9 réflexions sur “Lire sous les draps”

  1. Si, Miss A est un jour amenée à écrire sur sa façon de lire, elle pourrait écrire la même chose. Sauf qu'elle expliquera quelle mère indigne je suis de la forcer à éteindre la lumière en semaine à 23h00 😀
    Je n'avais personne dans ma famille qui lisait, je n'avais donc que les mercredis après-midi où je pouvais aller emprunter 1 livre à la bibliothèque.
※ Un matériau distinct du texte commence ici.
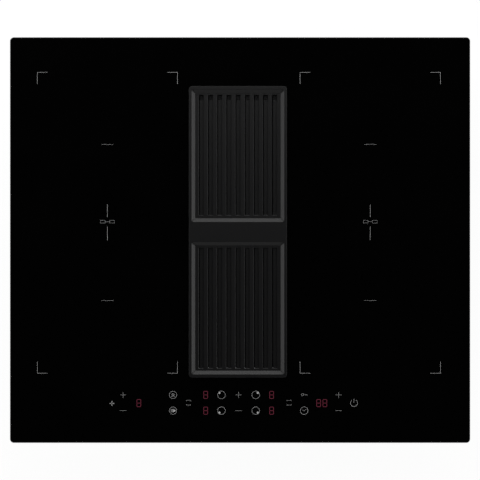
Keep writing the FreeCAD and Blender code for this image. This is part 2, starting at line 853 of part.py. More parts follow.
def make_inlet_frame():
    body = new_body("inlet_frame")
    flange = octagon("inlet_x", "inlet_y", "flange_width", "flange_depth", "cover_corner")
    pad(body, [flange], "flange_bottom", "flange_top")
    skirt = octagon("inlet_x", "inlet_y", "skirt_width", "skirt_depth", "frame_corner")
    pad(body, [skirt], "frame_bottom", "flange_bottom")
    throat = octagon("inlet_x", "inlet_y", "throat_width", "throat_depth", "frame_corner")
    cut(body, [throat], "filter_bottom", "flange_top")
    window = [f"throat_{side} - 2 * ledge_width" for side in ("width", "depth")]
    cut(body, [rectangle("inlet_x", "inlet_y", *window)], "frame_bottom", "filter_bottom")


def make_inlet_gasket():
    body = new_body("inlet_gasket")
    outer = octagon("inlet_x", "inlet_y", "flange_width", "flange_depth", "cover_corner")
    inner = octagon("inlet_x", "inlet_y", "cutout_width", "cutout_depth", "frame_corner")
    pad(body, [outer, inner], "glass_face", "flange_bottom")


def make_grease_filter():
    """Cassette of bent sheet that holds layers of expanded metal, with a bar to lift it by."""
    frame = new_body("filter_frame")
    outer = octagon("inlet_x", "inlet_y", "filter_width", "filter_depth", "frame_corner")
    channel = [f"filter_{side} - 2 * filter_sheet" for side in ("width", "depth")]
    lips = [f"filter_{side} - 2 * filter_lip" for side in ("width", "depth")]
    low, high = "(filter_bottom + filter_sheet)", "(filter_top - filter_sheet)"
    window = rectangle("inlet_x", "inlet_y", *lips)
    pad(frame, [outer, window], "filter_bottom", low)
    pad(frame, [outer, octagon("inlet_x", "inlet_y", *channel, "frame_corner")], low, high)
    pad(frame, [outer, window], high, "filter_top")
    layers = new_body("filter_mesh")
    sides = [f"{text} - 2 * mesh_gap" for text in channel]
    pad(layers, [octagon("inlet_x", "inlet_y", *sides, "frame_corner")], low, f"{high} - mesh_gap")
    block("filter_handle", "inlet_x", "inlet_y", lips[0], "handle_depth", f"{high} - mesh_gap", "filter_top")


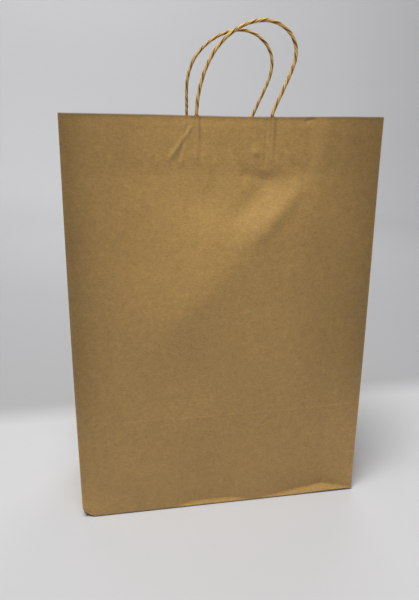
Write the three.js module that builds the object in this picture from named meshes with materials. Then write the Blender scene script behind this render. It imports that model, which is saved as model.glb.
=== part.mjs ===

Je passais donc mes mercredis sur mon lit avec un verre de lait et des cookies à tremper dedans et ne m'endormais que lorsqu'il était fini.
    Et puis lorsque je passais du temps chez ma tante pour les vacances, j'avais accès à une énorme bibliothèque (celle de son fils) et là c'était un peu le paradis… Quand on ne me forçait pas à sortir dans le jardin pour prendre un bol d'air (grrrrrr… combien de fois j'ai entendu, tu es toutes pâle il faut aller dehors, prendre du bon air…).

  2. A l'âge de miss A je devais être au lit et éteindre la lumière pour 21h ou 21h30 en semaine, et 22h30 le WE. Tu imagines ma frustration…

  3. On est sœurs de bol d'air… Pourtant mon père est un énorme lecteur mais mes parents avaient peur que je m'abîme les yeux. Ils sont persuadés que je suis myope parce que je lisais dans la semi-obscurité des volets fermés l'été pendant la sieste. et hors vacances, je lisais en m'habillant. Quant à mon mari, il a découvert qu'on pouvait lire aux toilettes et ne comprend toujours pas cette idée farfelue. d'ailleurs mon père avait collé une collection d'une revue littéraire des années 50 dans les toilettes et a été horrifié d'apprendre que je les avais lues c=quand j'avais huit ans.

  4. j'ai beaucoup aimé ton article, j'étais un peu comme toi, ma mère obligée de me conduire à la bibliothèque ttes les semaines parce que j'avais déjà tout lu de ce que j'avais emprunté la semaine d'avant. je lis beaucoup moins maintenant mais ça reste un de mes moyens les plus sûrs pour me détendre un maximum et me faire voyager un peu hors des murs de ma maison 😉
    bizzz

  5. Enfant je lisais beaucoup aussi.Malheureusement maintenant je dois faire la vaisselle, la cuisine…J'ai du mal à trouver du temps pour faire de la lecture. J'emprunte souvent des livres audio à ma bibliothèque et je les écoute tout en marchant 😉

  6. JE me reconnais moi aussi dans ton évocation. Mes parents n'étaient pas des lecteurs et dans le milieu populaire qui était le mien, ce goût de la lecture était à la fois encouragé et source d'inquiétude. Mes parents s'inquiétaient de me voir préférer lire à aller jouer avec mes petits camarades (ça n'a pas changé). Ils en d'ailleurs parlé au pédiatre, qui les a rassurés : laissez-la lire, a-t-il intimé à ma mère. Je dois reconnaître cependant que mes parents n'ont jamais essayé de m'empêcher de me livrer à mon addiction, me fournissant en livres autant que je le désirais. Je pense aussi m'être abimé les yeux, à force de lire à la lampe électrique… En tout cas tu me donnes une idée de billet pour le blog!

  7. Même boulimie ici. Je me reconnais tellement dans ce portrait de lectrice compulsive (qu'est ce que j'ai pu éplucher les compositions de paquets de céréales au petit dej!).
    Ma mère avait expliqué a mon enseignante consternée que la seule sanction qui fonctionnait avec moi consistait à me priver de lecture. Supprimer ma lampe de chevet était beaucoup plus efficace que me priver de télé (dont je me fichais) ou m'interdire d'inviter des amis (enfant solitaire bonjour).